Dr. Rashidi is the author or editor of 22books, including “My Global Journeys in Search of the African Presence,” “Assata-Garvel and Me: A Global African Journey for Chidden in 2017” and “The Black Image in Antiquity in 2019.” His other works include “Black Star: The African Presence in Early Europe,” published by Books of Africa in London in November 2011 and “African Star over Asia: The Black Presence in the East,” published by Books of Africa in London in November 2012 and revised and reprinted in April 2013, “Uncovering the African Past: The Ivan Van Sertima Papers,”published by Books of Africa in 2015. Additional works include the “African Presence in Early Asia,” co-edited by Dr. Ivan Van Sertima. Four of Dr. Rashidi’s works have been published in French. 

As a traveler and researcher, Dr. Rashidi visited 124 countries. As a lecturer and presenter, he spoke in 67 countries.

Dr. Rashidi worked with and under some of the most distinguished scholars of the past half-century, including Ivan Van Sertima, John Henrik Clarke, Asa G. Hilliard, Edward Scobie, John G. Jackson, Jan Carew and Yosef Ben-Jochannan.

In October 1987, Dr. Rashidi inaugurated the First All-India Dalit Writer’s Conference in Hyderabad, India.

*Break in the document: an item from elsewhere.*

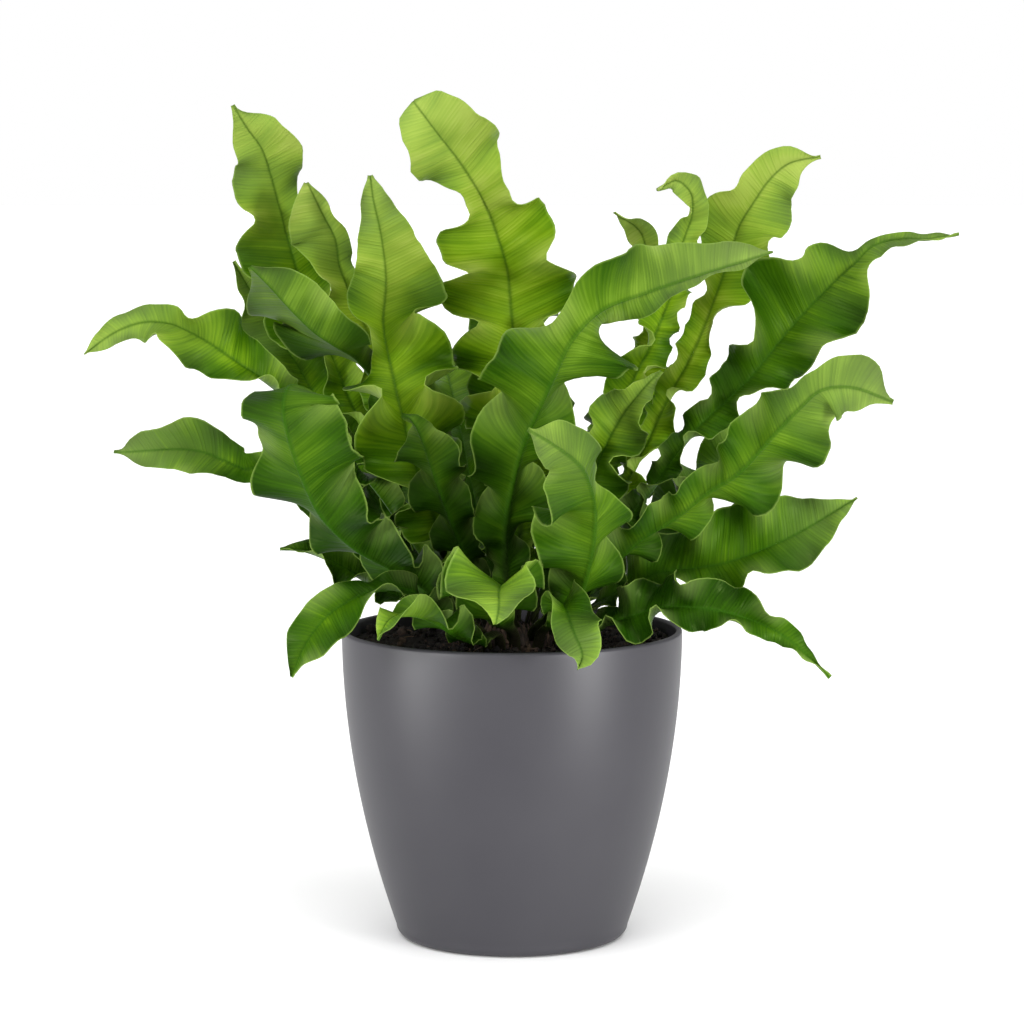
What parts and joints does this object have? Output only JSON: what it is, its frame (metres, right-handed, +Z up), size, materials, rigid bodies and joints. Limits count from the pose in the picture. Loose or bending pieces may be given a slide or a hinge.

In 1999 he was the major keynote speaker at the International Reunion of the African Family in Latin America in Barlovento, Venezuela. In 2005 Dr. Rashidi was awarded an Honorary Doctorate degree, his first, by the Amen-Ra Theological Seminary in Los Angeles. In August 2010, he was first keynote speaker at the First Global Black Nationalities Conference in Osogbo, Nigeria.